Farmers have struggled and been oppressed by systems set up to create classes of people, rulers, nobility, and those who crave wealth and power, who want to live off the labor of others and hoard. It is our societal structures that have screwed peasants and workers, not lack of robot weed pluckers.
I understand that the speaker cautions us that small scale production as a way of life wouldn’t work in our modern world of mass production. The point she didn’t dwell on, unfortunately, was food QUALITY.

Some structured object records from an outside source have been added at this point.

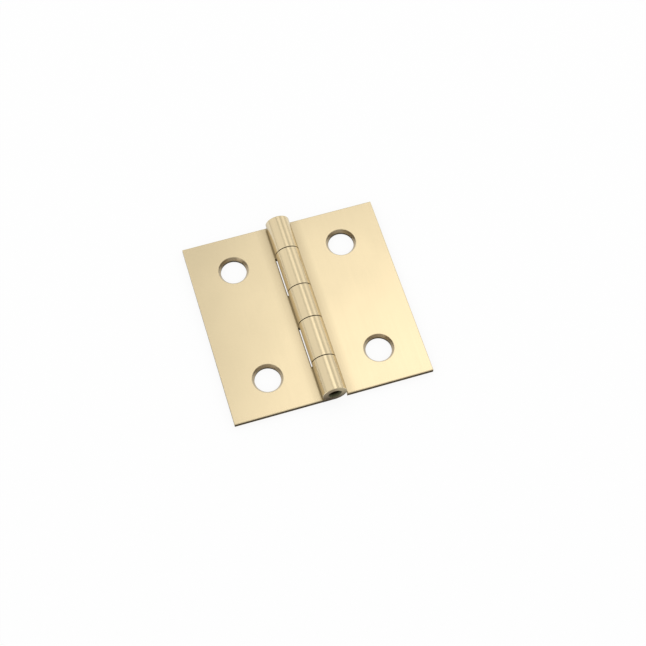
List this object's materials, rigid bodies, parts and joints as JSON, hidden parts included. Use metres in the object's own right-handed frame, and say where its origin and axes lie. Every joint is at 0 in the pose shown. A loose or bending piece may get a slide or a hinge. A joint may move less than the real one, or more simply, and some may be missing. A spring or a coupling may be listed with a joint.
{
  "type": "butt hinge",
  "caption": "Square butt hinge with curled knuckles on a fixed pin and countersunk screw holes in both leaves, in satin brass.",
  "frame": {"origin": "on the mounting face under the middle of the barrel, with the hinge open flat", "axes": "+Z out of the mounting face towards the barrel, +Y along the pin, +X towards the two-knuckle leaf"},
  "size_m": [0.0508, 0.0508, 0.0062],
  "materials": {
    "leaf_brass": "satin champagne brass, brushed along the barrel",
    "pin_brass": "plain drawn wire, darker than the leaves"
  },
  "bodies": {
    "fixed_leaf": {"three_knuckle_leaf": "leaf_brass", "hinge_pin": "pin_brass"},
    "moving_leaf": {"two_knuckle_leaf": "leaf_brass"}
  },
  "joints": [
    {"name": "leaf_swing", "type": "hinge", "parent": "fixed_leaf", "child": "moving_leaf", "pos_m": [0, 0, 0.0031], "axis": [0, -1, 0], "range_deg": [-90, 180]}
  ]
}
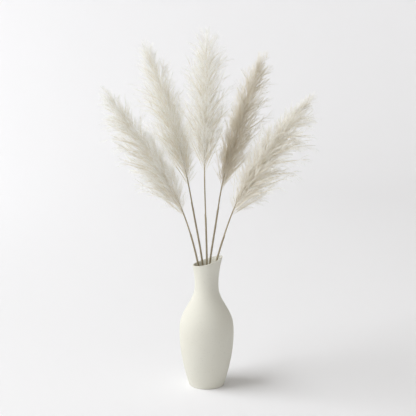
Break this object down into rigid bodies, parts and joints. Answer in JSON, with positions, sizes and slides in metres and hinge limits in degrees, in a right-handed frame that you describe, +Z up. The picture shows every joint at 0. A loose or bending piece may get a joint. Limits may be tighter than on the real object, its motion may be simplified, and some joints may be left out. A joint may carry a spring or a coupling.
{
  "type": "bundle of pampas grass in a vase",
  "caption": "Dried pampas grass: long feathery cream plumes on thin straw stems, fanned out of a matte off-white bottle vase with a slanted flared lip.",
  "frame": {"origin": "centre of the vase's flat base, which is the mount base", "axes": "+Z up along the vase's axis, +X towards the high side of the slanted lip, -Y towards the viewer"},
  "size_m": [0.4223, 0.1791, 0.75],
  "materials": {
    "vase": "matte unglazed off-white",
    "stem": "dry straw, satin",
    "plume": "soft silky plume"
  },
  "bodies": {
    "root": {"vase": "vase", "stem_1": "stem", "stem_2": "stem", "stem_3": "stem", "stem_4": "stem", "stem_5": "stem", "plume_1": "plume", "plume_2": "plume", "plume_3": "plume", "plume_4": "plume", "plume_5": "plume"}
  },
  "joints": []
}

People who long for “the old ways” of food production are actually longing for the “old qualities” of those foods, not necessarily the old methods. Mass for-profit food production has gotten us used to artificiality in color, texture and shape. We’ve gotten used to imitation cheeses and “summer sausages” that don’t have to be refrigerated. We even accept chemicals as food! No wonder we revere the artisan cheese and bread makers! These craftspersons are the only ones willing to use quality ingredients and to take the time required to create quality foods. Wonderbread can’t afford to take two days to make artisanal sourdough breads.
Currently, we have a industrial food production system that harms our health with fat/sodium/sugar/chemical-laden foodstuffs while simultaneously damaging the eco-system. If we could somehow come up with a system that produces large amounts of affordable, healthy foods reminiscent of long-ago craftsperson quality, while using environmentally friendly methods, we’d have the best of both worlds.
I must say, though, that in a society where pesticide companies are criticizing Michelle Obama for promoting organic gardeing, I’m not seeing this happening any day soon.